Here are ways to tell if your name is on a government watchlist:
- File for a passport and note if it is delayed.
- File an FOIA in your own name and see what comes back.
- Book a flight and see if you are prohibited from printing the boarding pass from home.
- Book a flight and see if you are pulled aside for a more extensive security check.
- Notice if loan applications are denied for no apparent reason.
- You keep finding weird malware on your machines (not likely – geeks know how to avoid malware).
- Apply for a security clearance or police certificate and note if the process deviates from the norm.
- Check your cellphone system information and become familiar with the cellular towers you connect to during a normal day. Notice when your phone begins switching to different “towers”.

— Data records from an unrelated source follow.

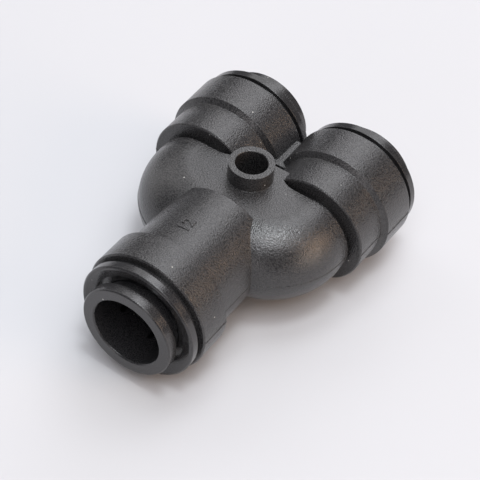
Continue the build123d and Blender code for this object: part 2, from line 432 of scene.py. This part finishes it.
# %% Body, cap and collet
# The pit and land tones of each plastic paint the grain's shade and sparkle into its colour.
body_skin = plastic(
    "body_skin",
    pit_shading_colour=(0.016, 0.0155, 0.0165),
    land_shading_colour=(0.041, 0.0395, 0.040),
    grains=5.0,
    depth=0.00007,
    gloss=(0.20, 0.26),
    edge_radius=0.00012,
)
cap_skin = plastic(
    "cap_skin",
    pit_shading_colour=(0.016, 0.0155, 0.017),
    land_shading_colour=(0.030, 0.029, 0.030),
    grains=6.0,
    depth=0.00002,
    gloss=(0.14, 0.22),
    edge_radius=0.0002,
)
collet_skin = plastic(
    "collet_skin",
    pit_shading_colour=(0.018, 0.0175, 0.019),
    land_shading_colour=(0.034, 0.033, 0.034),
    grains=6.0,
    depth=0.00002,
    gloss=(0.14, 0.22),
    edge_radius=0.0002,
)

# %% [markdown]
# ## Seal and teeth
# The O-ring is black rubber with a film of grease, and the teeth are stamped from bright spring
# strip. Both sit deep in the ports, where only a glimpse of them shows, so the same recipe serves
# with other numbers: finer grain for the rubber, and a metal's pale colour for the teeth.

# %% Rubber and steel
# Here too the pit and land tones paint the grain's shade and sparkle into the colour.
rubber = plastic(
    "seal_rubber",
    pit_shading_colour=(0.012, 0.012, 0.012),
    land_shading_colour=(0.02, 0.02, 0.02),
    grains=14.0,
    depth=0.000004,
    gloss=(0.22, 0.35),
    edge_radius=0.0001,
)
steel = plastic(
    "tooth_steel",
    pit_shading_colour=(0.55, 0.54, 0.52),
    land_shading_colour=(0.45, 0.44, 0.42),
    grains=16.0,
    depth=0.000003,
    gloss=(0.25, 0.4),
    edge_radius=0.0001,
)
steel.node_tree.nodes["Principled BSDF"].inputs["Metallic"].default_value = 1.0

# %% [markdown]
# ## Dressing the solids
# Each solid keeps its shape and gets its finish by name, port by port.

# %% Dress the solids


def dress(name, material):
    """Gives a solid its finish and leaves its mesh as it is."""
    node = nodes[name]
    node.data.materials.clear()
    node.data.materials.append(material)


dress("body", body_skin)
for port in ports:
    dress(f"{port}_end_cap", cap_skin)
    dress(f"{port}_collet", collet_skin)
    dress(f"{port}_o_ring", rubber)
for name in nodes:
    if "grip_tooth" in name:
        dress(name, steel)
print("dressed", sum(1 for node in nodes.values() if node.data.materials), "solids")

# %% [markdown]
# ## The parting line
# The two halves of the mould meet in the plane of the three ports, and plastic creeps a few
# hundredths of a millimetre into that joint. The result is a fine ridge along both flanks. A copy
# of the body is cut in that plane, so that the ridge follows the moulding exactly. The cut also
# runs round the hollows, so a small test tells the outside from the inside: on the stem and the
# outlets it is the distance from the port's axis, and on an elbow the distance from the centre of
# its bend.

# %% Where the outside is
outlet_seal_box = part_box("right_outlet_o_ring")
outlet_axis_x = (outlet_seal_box[0].x + outlet_seal_box[1].x) / 2
bend_radius = 0.00618
bend_centre = Vector((outlet_axis_x - bend_radius, -0.00036))
beyond_passage_bend = 0.0138
beyond_inlet_hollow = 0.0097
beyond_tube_pocket = 0.0065
beyond_outlet_hollow = 0.0097
stem_flank_end_y = -0.0134
outlet_hollow_start_y = 0.007


def on_outer_skin(point):
    """True where a point of the cut is on the outside of the moulding and not in a hollow."""
    x, y = abs(point.x), point.y
    if y < stem_flank_end_y:
        return x > beyond_inlet_hollow
    if y < bend_centre.y:
        return (Vector((x, y)) - bend_centre).length > beyond_passage_bend
    if y < outlet_hollow_start_y:
        return x > outlet_axis_x + beyond_tube_pocket
    return x > outlet_axis_x + beyond_outlet_hollow


print("outlet axis at", round(1000 * outlet_axis_x, 3), "mm")

# %% [markdown]
# A CAD mesh is loose triangles, so the copy is merged before it is cut. The bisect clears both
# sides, which leaves only the line of the cut, and its inner points are deleted.

# %% Cut the body in the parting plane
merge_distance = 0.000001
short_edge = 0.00001

deselect_all()
parting = bpy.data.objects.new("parting_line", nodes["body"].data.copy())
bpy.context.scene.collection.objects.link(parting)
parting.data.materials.clear()
parting.select_set(True)
bpy.context.view_layer.objects.active = parting
bpy.ops.object.mode_set(mode="EDIT")
bpy.ops.mesh.select_all(action="SELECT")
bpy.ops.mesh.remove_doubles(threshold=merge_distance)
bpy.ops.mesh.bisect(plane_co=(0, 0, 0), plane_no=(0, 0, 1), clear_inner=True, clear_outer=True)
bpy.ops.mesh.select_all(action="SELECT")
bpy.ops.mesh.remove_doubles(threshold=short_edge)
bpy.ops.mesh.select_all(action="DESELECT")
bpy.ops.object.mode_set(mode="OBJECT")
print("the cut has", len(parting.data.vertices), "points")

for vertex in parting.data.vertices:
    vertex.select = not on_outer_skin(vertex.co)
bpy.ops.object.mode_set(mode="EDIT")
bpy.ops.mesh.select_mode(type="VERT")
bpy.ops.mesh.delete(type="VERT")
bpy.ops.object.mode_set(mode="OBJECT")
print("the flanks have", len(parting.data.vertices), "points")

# %% [markdown]
# Each flank's line becomes a curve with a round bevel, and then a mesh again: a thin rod, half sunk
# in the skin. Its end caps are loose at first, so it is merged once more, which closes it. It has
# the body's own finish, so only its shape shows.

# %% Thicken the parting line
flash_radius = 0.00007

bpy.ops.object.convert(target="CURVE")
parting.data.bevel_depth = flash_radius
parting.data.bevel_resolution = 1
parting.data.use_fill_caps = True
print("flank lines", len(parting.data.splines))
bpy.ops.object.convert(target="MESH")
bpy.ops.object.mode_set(mode="EDIT")
bpy.ops.mesh.select_all(action="SELECT")
bpy.ops.mesh.remove_doubles(threshold=merge_distance)
bpy.ops.mesh.normals_make_consistent(inside=False)
bpy.ops.object.mode_set(mode="OBJECT")
parting.data.materials.append(body_skin)
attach(parting, "connector")

# %% [markdown]
# ## The size mark
# The tube size stands on top of the stem in small raised digits, engraved in the mould by hand.
# They start as a text object. It has its depth and a fine bevel first, and becomes a mesh before
# its place is applied.

# %% Raise the digits
digit_size = 0.003
digit_half_depth = 0.00015
digit_bevel = 0.00002

deselect_all()
bpy.ops.object.text_add()
mark = bpy.context.object
mark.name = "size_mark"
mark.data.body = "12"
mark.data.size = digit_size
mark.data.align_x = "CENTER"
mark.data.align_y = "CENTER"
mark.data.extrude = digit_half_depth
mark.data.bevel_depth = digit_bevel
bpy.ops.object.convert(target="MESH")
bpy.ops.object.mode_set(mode="EDIT")
bpy.ops.mesh.select_all(action="SELECT")
bpy.ops.mesh.remove_doubles(threshold=merge_distance)
bpy.ops.mesh.normals_make_consistent(inside=False)
bpy.ops.object.mode_set(mode="OBJECT")
print("digits have", len(mark.data.polygons), "faces")

# %% [markdown]
# The digits read along the stem. They are turned to face up, tilted a little round the stem's axis,
# and lifted until their tops stand just proud of the skin, with the rest sunk in the stem.

# %% Set the digits on the stem
stem_radius = 0.0098
mark_relief = 0.00012
mark_y = -0.0169
mark_tilt = math.radians(-5)
mark_centre_radius = stem_radius + mark_relief - (digit_half_depth + digit_bevel)

mark.rotation_mode = "ZYX"
mark.rotation_euler = (0, mark_tilt, math.radians(90))
mark.location = (
    mark_centre_radius * math.sin(mark_tilt),
    mark_y,
    mark_centre_radius * math.cos(mark_tilt),
)
bpy.ops.object.transform_apply(location=True, rotation=True, scale=True)
mark.rotation_mode = "XYZ"
mark.data.materials.append(body_skin)
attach(mark, "connector")
print("size mark", [round(1000 * v, 2) for v in mark.dimensions], "mm")

# %% [markdown]
# ## Finish
# The view stays on Standard, so a colour renders about as it is written.

# %% Output
bpy.context.scene.view_settings.view_transform = "Standard"
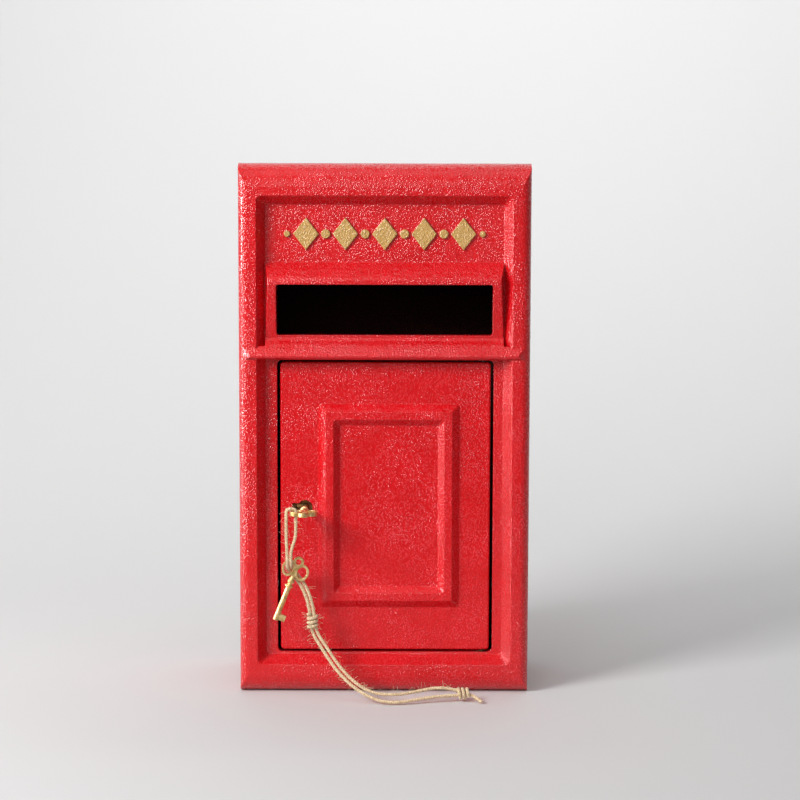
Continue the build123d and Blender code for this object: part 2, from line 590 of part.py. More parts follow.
LOOP_X = KEY_X - 9.0
LOOP_R = 3.4
LOOP_Z = KEY_Z + BOW_T / 2 + 0.05 + TWINE_D / 2 - LOOP_R
LOOP_END_Z = 121.5
LOOP_Y = KEY_TIP_Y - RING_Z
loop_route = [
    (LOOP_X - LOOP_R, LOOP_Y, LOOP_END_Z),
    (LOOP_X - LOOP_R, LOOP_Y, LOOP_Z + LOOP_R),
    (LOOP_X + LOOP_R, LOOP_Y, LOOP_Z + LOOP_R),
    (LOOP_X + LOOP_R, LOOP_Y, LOOP_END_Z),
]
left_route = [
    (LOOP_X - LOOP_R, LOOP_Y, LOOP_END_Z),
    (LOOP_X - LOOP_R, LOOP_Y, 116.5),
    (KEY_X - 11.9, -70.6, 107.5),
    (KEY_X - 11.6, -71.6, 97.4),
    (KEY_X - 11.9, -61.4, 92.6),
    (KEY_X - 4.2, -61.8, 83.4),
    (KEY_X + 1.0, -64.2, 74.6),
    (KEY_X + 4.4, -66.0, 62.1),
    (KEY_X + 4.8, -66.2, 48.5),
    (KEY_X + 13.4, -69.0, 35.2),
    (KEY_X + 23.0, -73.0, 21.5),
    (KEY_X + 34.8, -79.0, 10.9),
    (KEY_X + 46.6, -84.5, 4.9),
    (KEY_X + 56.2, -88.5, 2.4),
    (KEY_X + 68.3, -89.0, 1.9),
    (KEY_X + 81.0, -85.5, 3.4),
    (KEY_X + 95.8, -80.5, 4.6),
    (KEY_X + 111.0, -78.0, 4.6),
]
right_route = [
    (LOOP_X + LOOP_R, LOOP_Y, LOOP_END_Z),
    (LOOP_X + LOOP_R, LOOP_Y, 116.5),
    (KEY_X - 9.2, -70.6, 107.5),
    (KEY_X - 9.0, -71.6, 97.1),
    (KEY_X - 9.3, -61.4, 93.4),
    (KEY_X - 2.0, -61.8, 85.4),
    (KEY_X + 3.6, -64.2, 75.8),
    (KEY_X + 7.1, -66.0, 62.3),
    (KEY_X + 7.6, -66.4, 49.5),
    (KEY_X + 16.2, -69.0, 37.2),
    (KEY_X + 25.4, -73.0, 23.9),
    (KEY_X + 36.6, -79.0, 13.6),
    (KEY_X + 47.6, -83.0, 7.9),
    (KEY_X + 58.3, -84.6, 6.4),
    (KEY_X + 68.2, -84.4, 6.6),
    (KEY_X + 81.0, -81.5, 8.2),
    (KEY_X + 92.0, -79.0, 10.0),
    (KEY_X + 103.0, -78.0, 10.0),
    (KEY_X + 111.0, -78.0, 7.6),
]
tail_route = [
    (KEY_X + 114.0, -78.0, 5.8),
    (KEY_X + 119.4, -79.0, 5.2),
    (KEY_X + 123.2, -81.8, 3.4),
    (KEY_X + 126.6, -86.0, 1.8),
]

with BuildPart() as twine_loop:
    with BuildLine() as path:
        FilletPolyline(*loop_route, radius=LOOP_R - 0.05)
    with BuildSketch(Plane(origin=path.line @ 0, z_dir=path.line % 0)):
        Circle(TWINE_D / 2)
    sweep()
twine_loop.part.label = "twine_loop"

with BuildPart() as twine_left:
    with BuildLine() as path:
        FilletPolyline(*left_route, radius=bend_radii(left_route))
    with BuildSketch(Plane(origin=path.line @ 0, z_dir=path.line % 0)):
        Circle(TWINE_D / 2)
    sweep()
twine_left.part.label = "twine_left"
print("left route radii", [round(r, 1) for r in bend_radii(left_route)], "length", round(path.wire().length, 1))
print("left volume share", round(twine_left.part.volume / (path.wire().length * pi * TWINE_D**2 / 4), 4))

with BuildPart() as twine_right:
    with BuildLine() as path:
        FilletPolyline(*right_route, radius=bend_radii(right_route))
    with BuildSketch(Plane(origin=path.line @ 0, z_dir=path.line % 0)):
        Circle(TWINE_D / 2)
    sweep()
twine_right.part.label = "twine_right"
print("right route radii", [round(r, 1) for r in bend_radii(right_route)], "length", round(path.wire().length, 1))
print("right volume share", round(twine_right.part.volume / (path.wire().length * pi * TWINE_D**2 / 4), 4))

with BuildPart() as tail_tube:
    with BuildLine() as path:
        FilletPolyline(*tail_route, radius=bend_radii(tail_route))
    with BuildSketch(Plane(origin=path.line @ 0, z_dir=path.line % 0)):
        Circle(TWINE_D / 2)
    sweep()

# Upper knot: the turns of twine round both strands, drawn as one rounded lump
with BuildPart() as knot_upper:
    with Locations(Location((KEY_X + 6.0, -66.1, 55.6), (0, -2, 0))):
        Cylinder(4.6, 13.0)
    fillet(knot_upper.edges(), 3.6)
    add(twine_left.part, mode=Mode.SUBTRACT)
    add(twine_right.part, mode=Mode.SUBTRACT)
knot_upper.part.label = "knot_upper"

# Lower knot with the cut ends of the twine
with BuildPart() as knot_lower:
    with Locations(Location((KEY_X + 113.4, -78.0, 5.9), (0, 90, 0))):
        Cylinder(4.8, 10.0)
    fillet(knot_lower.edges(), 3.4)
    add(tail_tube.part)
    add(twine_left.part, mode=Mode.SUBTRACT)
    add(twine_right.part, mode=Mode.SUBTRACT)
knot_lower.part.label = "knot_lower"

for piece in (
    front_frame, body_shell, back_plate, frame_screws, back_screws, door, hinge_pin_upper, hinge_pin_lower,
    hinge_washer, lock_case, lock_cover, drill_pin, lock_bolt, bolt_spring, lock_screws, cover_screws, key,
    spare_key, twine_loop, twine_left, twine_right, knot_upper, knot_lower,
):
    print(piece.part.label, "solids", len(piece.part.solids()), "volume", round(piece.part.volume, 1))
    export_step(piece.part, f"parts/{piece.part.label}.step")
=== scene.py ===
"""Looks for the cast iron letter box: red enamel, gilt ornament, brass lock and keys, jute twine."""

import math

import bpy
from mathutils import Euler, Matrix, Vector


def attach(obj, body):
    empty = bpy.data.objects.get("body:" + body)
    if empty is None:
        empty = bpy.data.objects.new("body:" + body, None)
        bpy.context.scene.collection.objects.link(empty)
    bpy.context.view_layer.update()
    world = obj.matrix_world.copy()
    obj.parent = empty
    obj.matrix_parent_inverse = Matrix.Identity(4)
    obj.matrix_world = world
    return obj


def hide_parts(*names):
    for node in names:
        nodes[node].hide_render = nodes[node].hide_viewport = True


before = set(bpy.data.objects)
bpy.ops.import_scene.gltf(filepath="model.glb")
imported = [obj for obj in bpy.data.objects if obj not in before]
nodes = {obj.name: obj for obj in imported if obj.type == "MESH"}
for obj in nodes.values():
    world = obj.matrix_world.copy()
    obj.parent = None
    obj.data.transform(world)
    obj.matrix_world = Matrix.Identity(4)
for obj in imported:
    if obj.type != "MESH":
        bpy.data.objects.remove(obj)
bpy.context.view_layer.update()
scene = bpy.context.scene

# Wear shared by the metal pieces: a normal with rounded edges, round sand grains that come up through the
# enamel in patches, and slow waves. Bumps tells how proud a grain stands.
cast_grain = bpy.data.node_groups.new("cast_grain", "ShaderNodeTree")
face = cast_grain.interface
face.new_socket("Edge radius", in_out="INPUT", socket_type="NodeSocketFloat").default_value = 0.0007
face.new_socket("Grain", in_out="INPUT", socket_type="NodeSocketFloat").default_value = 0.3
face.new_socket("Grain scale", in_out="INPUT", socket_type="NodeSocketFloat").default_value = 900.0
face.new_socket("Waves", in_out="INPUT", socket_type="NodeSocketFloat").default_value = 0.2
face.new_socket("Normal", in_out="OUTPUT", socket_type="NodeSocketVector")
face.new_socket("Bumps", in_out="OUTPUT", socket_type="NodeSocketFloat")
n, link = cast_grain.nodes, cast_grain.links.new
inp = n.new("NodeGroupInput")
out = n.new("NodeGroupOutput")
coords = n.new("ShaderNodeTexCoord")
bevel = n.new("ShaderNodeBevel")
bevel.samples = 8
fine = n.new("ShaderNodeTexVoronoi")
slow = n.new("ShaderNodeTexNoise")
slow.inputs["Scale"].default_value = 230.0
slow.inputs["Detail"].default_value = 2.0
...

- Buy guns, lots of guns, and see if the process deviates from the norm for your state. For instance, in Texas, I have never been allowed to purchase a gun and walk right out the door. I am always hit with the dreaded “three-day wait”. It’s happened to me a dozen times without fail.
- Book a flight and take note of the marking the TSA pencils in on your boarding pass (reportedly, “SSSS” was used in the past).
- Check the U.S. Treasury’s “Specifically Designated Nationals and Blocked Persons” list available on their website. This is separate from the FBI/TSA watchlist but you can be assured if you name is on the IRS list, it’s on the TSA’s list too.
- Get a free copy of your credit report and look for an OFAC (Office of Foreign Assets Control) alert on the report.
How to get off a government watchlist
Of course, if you’re on the watchlist for a valid reason, get used to it. Otherwise, there is one action you can take to potentially have your name removed from the list.
- Try the Department of Homeland Security Traveler Redress Inquiry Program (DHS TRIP).
However, be aware that removal of your name from “the list” can only be done by the agency that put you on the list in the first place. That means you have to find the agency that nominated you for the list and appeal to them directly. Yeah, good luck with that.